Однако либеральные газеты, депутаты со съездов из разряда «демократов» и диссиденты нас жалели и того меньше. Ни одного слова в нашу защиту ими не было сказано. Приходилось еще доказывать тем же диссидентам, что создать политическую партию — это не то же, что поджечь дом. Пришлось мне написать целую статью, адресованную именно диссидентам, — «Чем отличается политическая борьба от правозащитной деятельности, или Сектанты ли мы?». Статья была оспорена в диссидентской печати, но никто из диссидентов не пожалел тех, кто занял их место в тюремных камерах. Нам говорили: «Надо дело делать, а не сидеть. Некогда сидеть столько суток и неохота, лучше мы потом опять сядем по 70-й статье». Что ж, когда пришло это время, по 70-й статье сел опять ДС, да и правозащитной деятельностью нам же пришлось заниматься.

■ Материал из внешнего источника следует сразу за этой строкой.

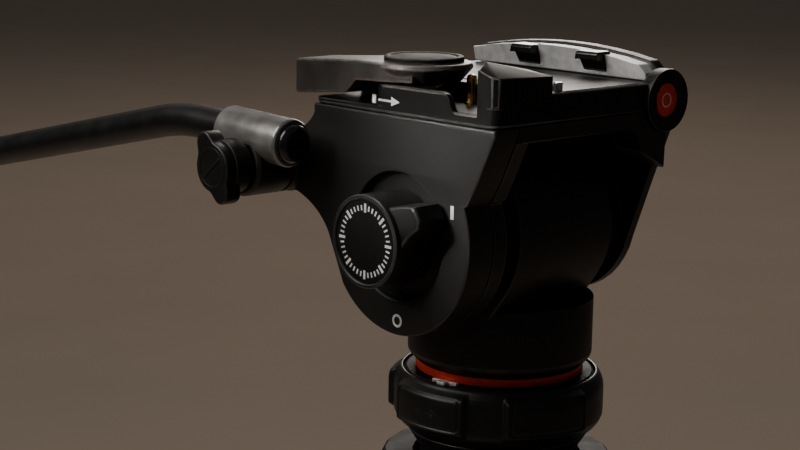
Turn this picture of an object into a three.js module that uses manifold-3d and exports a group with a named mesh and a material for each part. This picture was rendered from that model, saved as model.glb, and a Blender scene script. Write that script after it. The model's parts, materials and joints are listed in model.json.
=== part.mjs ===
// A tripod with a fluid video head: levelling column top, three telescopic legs,
// a pan base, a tilting cradle with a side-loading plate clamp, and a pan bar.
// Millimetres, +Z up. The front of the head is -Y and its operator side is -X.
// The origin is on the floor, under the pan axis.
import * as THREE from "three";
import { mergeVertices } from "three/addons/utils/BufferGeometryUtils.js";
import { ConvexGeometry } from "three/addons/geometries/ConvexGeometry.js";
import Module from "manifold-3d";

const wasm = await Module();
wasm.setup();

// ---------------------------------------------------------------- driving sizes
// Heights in the head are counted from the pan joint, the top edge of the red ring.
const gap = 0.3; // clearance between neighbouring pieces
const overlap = 1; // how far joined shapes run into each other
const facets = 0.62; // share of the stated sides that round shapes are given

// Pan base
const ringRadius = 30;
const ringHeight = 3;
const ringWall = 4;
const panRadius = 32.9;
const panHeight = 24;
const panRimDepth = 1.5;
const panRimWall = 1.7;
const bearingCavityRadius = 24;
const bearingCavityHeight = 10;
const bearingWall = 7;
const spindleRadius = 8;
const spindleHeight = 17;
const panKnobRadius = 8.5;
const panKnobLength = 15;
const panKnobHeight = 11;
const panKnobTurn = THREE.MathUtils.degToRad(43);
const studRadius = 3;

// Tilting cradle
const tiltHeight = 50.8; // tilt axis above the pan joint
const deckTop = tiltHeight + 40.3;
const deckThickness = 5.2;
const frontY = -44;
const rearY = 42.6;
const nearX = -51.9;
const coverSeamX = -40.5;
const nearWallInnerX = -34;
const nearBossX = -26.9;
const farBossX = 20;
const farWallInnerX = 33.4; // outside the pan housing, so the cradle can tilt past it
const farX = 37;
const sideDiscRadius = 34;
const farDiscRadius = 29.8;
const bossRadius = 26.5;
const drumRadius = 33.2;
const neckHalfWidth = 19.6; // of the drum where it joins the pan housing
const axleRadius = 7.7;
const axleEndX = 31.6;
const cartridgeRadius = 22;
const springRadius = 16;
const springWire = 2.4;
const springTurns = 3;
const springCavityRadius = 20;
const springCavityWall = 1.5;

// Counterbalance knob
const knobRecessRadius = 21.8;
const knobRecessDepth = 3.5;
const knobRadius = 15.7;
const knobFaceX = -66.6;
const knobCapRadius = 13.8;
const knobShaftRadius = 6;

// Platform and plate clamp
const platformTop = deckTop + 10;
const platformFarX = 39;
const seatHalfWidth = 19.4; // the strip that the camera plate rests on
const seatRise = 0.25;
const cornerRadius = 4;
const barrelX = 32.5;
const barrelHeight = deckTop + 3.6;
const barrelRadius = 10.8;
const barrelProud = 1.6;
const barrelRearY = -41.1;
const railRise = 0.9;
const railFarX = 37.4;
const barrelDiscRadius = 6.1;
const guardInnerX = -25.6;
const guardRearY = -36;
const pocketWall = 2.4;
const pocketFloor = deckTop + 3.9;
const rimNotchFloor = deckTop + 3.4;
const rimNotchRearY = -21.5;
const leverNotchFloor = deckTop + 2.4;
const leverPivotX = -37;
const leverPivotY = 3.5;
const leverHubTop = platformTop + 7.1;
const leverHubTopRadius = 16.8;
const leverHubBottom = platformTop + 0.5;
const leverHubBottomRadius = 12.5;
const leverOuterX = -53.4;
const leverInnerX = -35;
const leverEndY = 52.4;
const leverPaddleBottom = leverHubBottom - 7.5;
const leverPaddleTop = leverHubTop - 1.9;
const leverDiscRadius = 13.6;
const leverDiscHeight = 1.6;
const leverPinRadius = 4;
const safetyPinX = -30;
const safetyPinY = -12.2;
const safetyPinRadius = 1.8;
const safetyPinTop = platformTop + 3.7;
const safetyPinTravel = 3;
const jawFootX = 26.2;
const jawLean = 2.6;
const jawOuterX = 31;
const jawTop = platformTop + 9.3;
const aboveHead = platformTop + 20; // where cuts that run out upwards end
const jawEndDrop = 3.6;
const jawFrontY = -40.5;
const jawRearY = 41;
const jawTabWidth = 10;
const jawTabReach = 4.6;
const jawTabPlaces = [-18, 13];

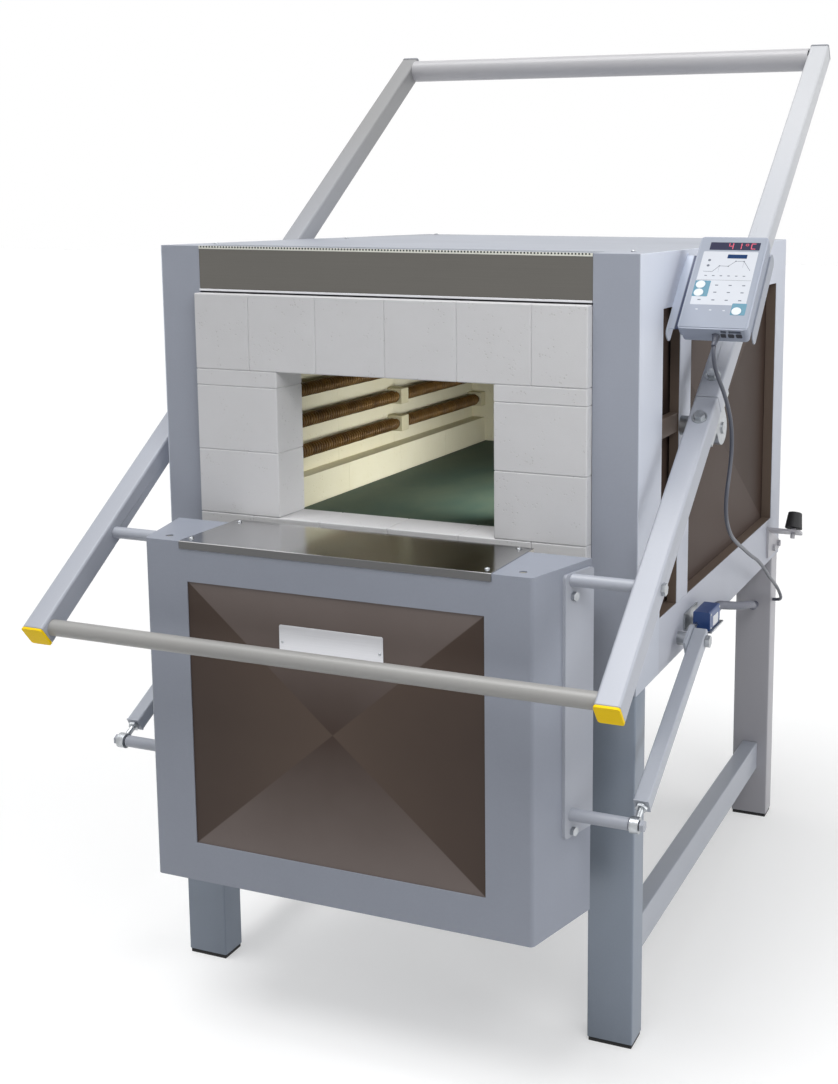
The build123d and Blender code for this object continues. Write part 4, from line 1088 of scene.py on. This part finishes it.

Рекорд сухой голодовки принадлежит Саше Элиовичу. Восемь с половиной суток! Непонятно, как он выжил. Его обтянутый кожей скелет товарищи вынесли на руках из тюремной больницы. Саша Элиович по праву считался первым стратегом ДС, в политологии он просто Александр Македонский. Он подарил стране идею гражданского пути и написал почти в одиночку II программу ДС, самую изысканную и причудливую из всех политических программ. Но дар стратега у него сочетался с обостренной совестливостью и абсолютной честностью, и он умел умирать. Равнодушие к своим страданиям я диссидентам простила. Равнодушие к страданиям моих молодых товарищей я никогда не прощу.